Singularities in harmony: the rhyming hapax legomena in Dante's Commedia

Lead Research Organisation: UNIVERSITY OF CAMBRIDGE
Department Name: Italian

Abstract

This research will articulate the relationship between hapax legomena and rhyme in Dante's Commedia. Many of the
poem's singular usages appear in their line's rhyme-position, but the significance of this trend has yet to be fully
understood. Dante's hapax legomena transmit unknowable and alien elements of the Commedia, and their embedment
in rhyme weaves these epistemological challenges into the poem's very spine. In my definition, a hapax is not a unique
occurrence in all literature, but a singular usage within a text which, with no other examples for comparison, requires a
specifically tailored, artisanal interpretative approach.
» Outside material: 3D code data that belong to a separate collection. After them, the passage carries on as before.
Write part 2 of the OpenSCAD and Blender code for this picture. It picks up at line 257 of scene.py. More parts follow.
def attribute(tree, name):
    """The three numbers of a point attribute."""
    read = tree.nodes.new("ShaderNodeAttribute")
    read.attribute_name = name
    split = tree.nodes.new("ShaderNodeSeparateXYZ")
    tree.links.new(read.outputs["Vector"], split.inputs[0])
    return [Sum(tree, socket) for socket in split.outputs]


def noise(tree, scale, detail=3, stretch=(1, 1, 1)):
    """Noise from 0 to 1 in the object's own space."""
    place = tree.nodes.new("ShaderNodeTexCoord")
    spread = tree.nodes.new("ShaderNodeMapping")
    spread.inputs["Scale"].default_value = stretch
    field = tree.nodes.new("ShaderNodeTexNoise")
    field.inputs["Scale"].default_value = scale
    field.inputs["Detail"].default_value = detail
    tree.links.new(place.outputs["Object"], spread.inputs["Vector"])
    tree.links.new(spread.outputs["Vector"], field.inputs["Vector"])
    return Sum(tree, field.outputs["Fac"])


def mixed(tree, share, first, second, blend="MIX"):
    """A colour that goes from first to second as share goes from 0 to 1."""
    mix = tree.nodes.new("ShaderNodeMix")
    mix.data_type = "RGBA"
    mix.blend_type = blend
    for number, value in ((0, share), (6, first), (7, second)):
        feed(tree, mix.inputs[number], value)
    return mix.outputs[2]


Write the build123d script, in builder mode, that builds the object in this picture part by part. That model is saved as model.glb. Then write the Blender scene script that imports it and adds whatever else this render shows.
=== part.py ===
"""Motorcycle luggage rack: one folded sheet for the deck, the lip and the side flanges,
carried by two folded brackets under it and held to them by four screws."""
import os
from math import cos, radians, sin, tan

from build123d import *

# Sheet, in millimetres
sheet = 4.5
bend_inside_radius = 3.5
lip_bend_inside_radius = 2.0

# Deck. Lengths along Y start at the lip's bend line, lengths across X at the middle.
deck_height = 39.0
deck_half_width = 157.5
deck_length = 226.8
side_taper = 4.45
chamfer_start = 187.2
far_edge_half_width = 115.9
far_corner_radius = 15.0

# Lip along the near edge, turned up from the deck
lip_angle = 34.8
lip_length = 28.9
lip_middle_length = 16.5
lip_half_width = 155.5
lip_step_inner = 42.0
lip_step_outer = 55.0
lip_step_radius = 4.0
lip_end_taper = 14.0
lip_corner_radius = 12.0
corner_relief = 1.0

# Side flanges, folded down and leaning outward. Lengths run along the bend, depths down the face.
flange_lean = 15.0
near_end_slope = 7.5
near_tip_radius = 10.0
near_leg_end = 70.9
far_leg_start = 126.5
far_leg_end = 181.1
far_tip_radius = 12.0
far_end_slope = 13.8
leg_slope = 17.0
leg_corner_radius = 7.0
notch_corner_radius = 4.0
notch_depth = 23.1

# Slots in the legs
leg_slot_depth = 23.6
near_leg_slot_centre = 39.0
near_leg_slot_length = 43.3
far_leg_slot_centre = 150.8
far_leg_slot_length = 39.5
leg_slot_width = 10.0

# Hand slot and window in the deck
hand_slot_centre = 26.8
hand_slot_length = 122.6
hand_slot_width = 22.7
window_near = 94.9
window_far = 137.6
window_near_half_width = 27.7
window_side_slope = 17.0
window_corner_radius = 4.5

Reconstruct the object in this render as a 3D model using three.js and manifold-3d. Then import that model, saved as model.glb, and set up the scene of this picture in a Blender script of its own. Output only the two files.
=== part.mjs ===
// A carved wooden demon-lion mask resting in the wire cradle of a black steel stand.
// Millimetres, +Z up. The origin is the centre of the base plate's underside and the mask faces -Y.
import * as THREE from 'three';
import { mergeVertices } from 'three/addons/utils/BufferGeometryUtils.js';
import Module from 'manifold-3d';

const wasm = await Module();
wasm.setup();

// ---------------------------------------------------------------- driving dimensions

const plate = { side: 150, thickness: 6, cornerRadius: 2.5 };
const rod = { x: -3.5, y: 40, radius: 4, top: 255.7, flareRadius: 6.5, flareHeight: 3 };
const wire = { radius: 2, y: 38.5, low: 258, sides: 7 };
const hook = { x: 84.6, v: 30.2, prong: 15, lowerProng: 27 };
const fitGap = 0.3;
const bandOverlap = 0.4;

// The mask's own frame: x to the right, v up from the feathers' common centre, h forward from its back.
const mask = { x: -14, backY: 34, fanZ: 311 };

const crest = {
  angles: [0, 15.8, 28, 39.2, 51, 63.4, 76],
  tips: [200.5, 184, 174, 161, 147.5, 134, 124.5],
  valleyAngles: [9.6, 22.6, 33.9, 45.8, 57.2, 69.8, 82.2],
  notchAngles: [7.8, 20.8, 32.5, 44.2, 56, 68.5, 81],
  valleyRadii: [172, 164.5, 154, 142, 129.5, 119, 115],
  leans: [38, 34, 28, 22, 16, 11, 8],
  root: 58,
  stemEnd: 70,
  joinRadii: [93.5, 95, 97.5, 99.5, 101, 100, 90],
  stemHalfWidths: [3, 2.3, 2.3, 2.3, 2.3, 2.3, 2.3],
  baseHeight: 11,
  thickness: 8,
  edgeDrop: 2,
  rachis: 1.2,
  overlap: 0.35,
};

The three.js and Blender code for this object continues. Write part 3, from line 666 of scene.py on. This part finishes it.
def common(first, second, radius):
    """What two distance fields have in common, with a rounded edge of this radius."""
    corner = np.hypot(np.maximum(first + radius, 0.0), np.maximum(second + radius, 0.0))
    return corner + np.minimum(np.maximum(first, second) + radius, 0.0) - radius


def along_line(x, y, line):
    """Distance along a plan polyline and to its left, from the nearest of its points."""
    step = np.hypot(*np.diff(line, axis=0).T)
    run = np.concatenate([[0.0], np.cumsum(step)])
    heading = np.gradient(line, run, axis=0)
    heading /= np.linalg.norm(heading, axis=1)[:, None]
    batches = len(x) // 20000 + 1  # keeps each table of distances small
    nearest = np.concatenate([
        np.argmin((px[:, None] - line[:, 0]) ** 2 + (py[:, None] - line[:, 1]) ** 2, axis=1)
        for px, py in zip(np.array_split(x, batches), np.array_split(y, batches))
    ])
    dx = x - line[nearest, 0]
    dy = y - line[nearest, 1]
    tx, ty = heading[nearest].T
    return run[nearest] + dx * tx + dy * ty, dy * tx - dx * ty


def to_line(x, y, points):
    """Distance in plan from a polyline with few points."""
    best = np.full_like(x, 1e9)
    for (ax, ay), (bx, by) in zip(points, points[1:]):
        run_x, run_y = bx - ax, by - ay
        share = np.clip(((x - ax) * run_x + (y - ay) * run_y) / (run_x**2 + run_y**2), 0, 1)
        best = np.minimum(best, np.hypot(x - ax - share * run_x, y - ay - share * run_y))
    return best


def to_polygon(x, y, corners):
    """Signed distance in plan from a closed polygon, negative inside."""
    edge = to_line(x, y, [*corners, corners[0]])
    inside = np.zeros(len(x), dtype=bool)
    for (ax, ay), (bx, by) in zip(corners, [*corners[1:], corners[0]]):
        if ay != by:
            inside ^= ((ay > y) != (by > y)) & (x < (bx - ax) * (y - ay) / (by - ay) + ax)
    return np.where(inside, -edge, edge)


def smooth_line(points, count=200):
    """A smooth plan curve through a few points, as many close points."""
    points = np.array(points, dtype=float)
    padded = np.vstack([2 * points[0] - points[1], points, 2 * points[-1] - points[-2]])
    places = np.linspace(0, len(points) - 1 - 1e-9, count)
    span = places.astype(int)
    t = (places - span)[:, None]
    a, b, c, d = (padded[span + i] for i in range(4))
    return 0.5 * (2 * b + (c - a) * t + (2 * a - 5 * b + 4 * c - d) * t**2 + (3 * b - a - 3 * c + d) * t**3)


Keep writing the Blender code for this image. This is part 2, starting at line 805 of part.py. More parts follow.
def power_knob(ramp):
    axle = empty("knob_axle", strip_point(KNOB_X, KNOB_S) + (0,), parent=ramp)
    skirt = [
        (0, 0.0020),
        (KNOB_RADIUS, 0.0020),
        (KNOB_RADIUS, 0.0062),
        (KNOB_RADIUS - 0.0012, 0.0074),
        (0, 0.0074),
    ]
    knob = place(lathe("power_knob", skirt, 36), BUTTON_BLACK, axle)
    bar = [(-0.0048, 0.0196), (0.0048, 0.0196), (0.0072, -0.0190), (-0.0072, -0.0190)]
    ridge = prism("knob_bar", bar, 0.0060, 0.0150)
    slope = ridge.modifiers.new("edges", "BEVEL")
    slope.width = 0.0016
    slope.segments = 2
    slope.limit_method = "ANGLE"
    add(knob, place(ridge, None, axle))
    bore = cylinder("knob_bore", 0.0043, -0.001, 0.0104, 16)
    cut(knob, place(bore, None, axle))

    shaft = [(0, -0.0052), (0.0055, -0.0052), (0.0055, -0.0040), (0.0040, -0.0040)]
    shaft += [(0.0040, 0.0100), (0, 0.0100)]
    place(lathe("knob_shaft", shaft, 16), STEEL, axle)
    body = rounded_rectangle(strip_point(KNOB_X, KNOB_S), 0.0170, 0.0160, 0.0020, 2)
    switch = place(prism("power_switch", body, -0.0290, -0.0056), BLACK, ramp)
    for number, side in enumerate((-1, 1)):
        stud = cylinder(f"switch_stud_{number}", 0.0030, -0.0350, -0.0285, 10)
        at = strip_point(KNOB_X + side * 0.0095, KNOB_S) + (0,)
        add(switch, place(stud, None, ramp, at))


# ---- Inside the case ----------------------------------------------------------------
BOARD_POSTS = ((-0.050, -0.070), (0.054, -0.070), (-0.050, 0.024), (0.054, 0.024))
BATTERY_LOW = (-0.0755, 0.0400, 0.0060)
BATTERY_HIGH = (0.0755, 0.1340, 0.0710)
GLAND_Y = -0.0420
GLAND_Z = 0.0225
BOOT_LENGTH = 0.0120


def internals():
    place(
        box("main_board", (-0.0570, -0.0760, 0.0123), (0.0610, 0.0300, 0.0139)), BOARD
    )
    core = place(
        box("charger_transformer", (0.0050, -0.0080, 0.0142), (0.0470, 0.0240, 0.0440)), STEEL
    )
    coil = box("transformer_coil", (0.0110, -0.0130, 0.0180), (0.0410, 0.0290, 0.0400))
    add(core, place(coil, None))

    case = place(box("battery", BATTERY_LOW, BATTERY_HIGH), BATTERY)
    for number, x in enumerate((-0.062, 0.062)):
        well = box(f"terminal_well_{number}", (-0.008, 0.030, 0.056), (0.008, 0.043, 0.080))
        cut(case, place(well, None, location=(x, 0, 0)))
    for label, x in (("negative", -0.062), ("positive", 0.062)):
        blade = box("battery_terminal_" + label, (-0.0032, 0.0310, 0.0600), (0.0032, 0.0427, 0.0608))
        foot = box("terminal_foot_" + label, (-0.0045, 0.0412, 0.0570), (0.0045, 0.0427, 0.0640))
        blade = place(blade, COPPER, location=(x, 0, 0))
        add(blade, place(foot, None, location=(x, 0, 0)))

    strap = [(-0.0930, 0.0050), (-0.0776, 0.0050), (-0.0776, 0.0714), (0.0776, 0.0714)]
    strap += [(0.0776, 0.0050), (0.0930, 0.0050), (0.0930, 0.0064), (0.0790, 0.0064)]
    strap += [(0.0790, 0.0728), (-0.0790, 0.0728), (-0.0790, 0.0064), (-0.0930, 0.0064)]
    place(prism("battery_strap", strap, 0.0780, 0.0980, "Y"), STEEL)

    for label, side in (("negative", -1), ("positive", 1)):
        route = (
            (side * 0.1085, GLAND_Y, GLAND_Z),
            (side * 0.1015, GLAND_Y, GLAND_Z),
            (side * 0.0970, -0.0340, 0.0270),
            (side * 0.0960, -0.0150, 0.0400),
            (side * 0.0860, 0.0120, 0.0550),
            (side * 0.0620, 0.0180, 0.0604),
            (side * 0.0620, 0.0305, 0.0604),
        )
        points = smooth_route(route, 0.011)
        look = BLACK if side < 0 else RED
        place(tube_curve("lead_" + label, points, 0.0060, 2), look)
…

My research will present a significant development as it
demonstrates how the hermeneutic demands placed upon a reader of the Commedia by its hapax legomena are in
productive tension with the linkages provoked by the poem's rhymes. The Commedia's rhymes make links through
sound not sense; they are a material phonic force which, with the text's hapax legomena, create a space of otherness
within which readers must work to find alternative solutions to interpretative problems. My research will show how
rhyming hapax legomena have significant repercussions for how readers construct intratextual analyses and how they
might utilise the spatial metaphors of verticality and horizontality when approaching the text. It will also demonstrate how
these words engage in theoretical debates over the place of the individual in a community in the poem.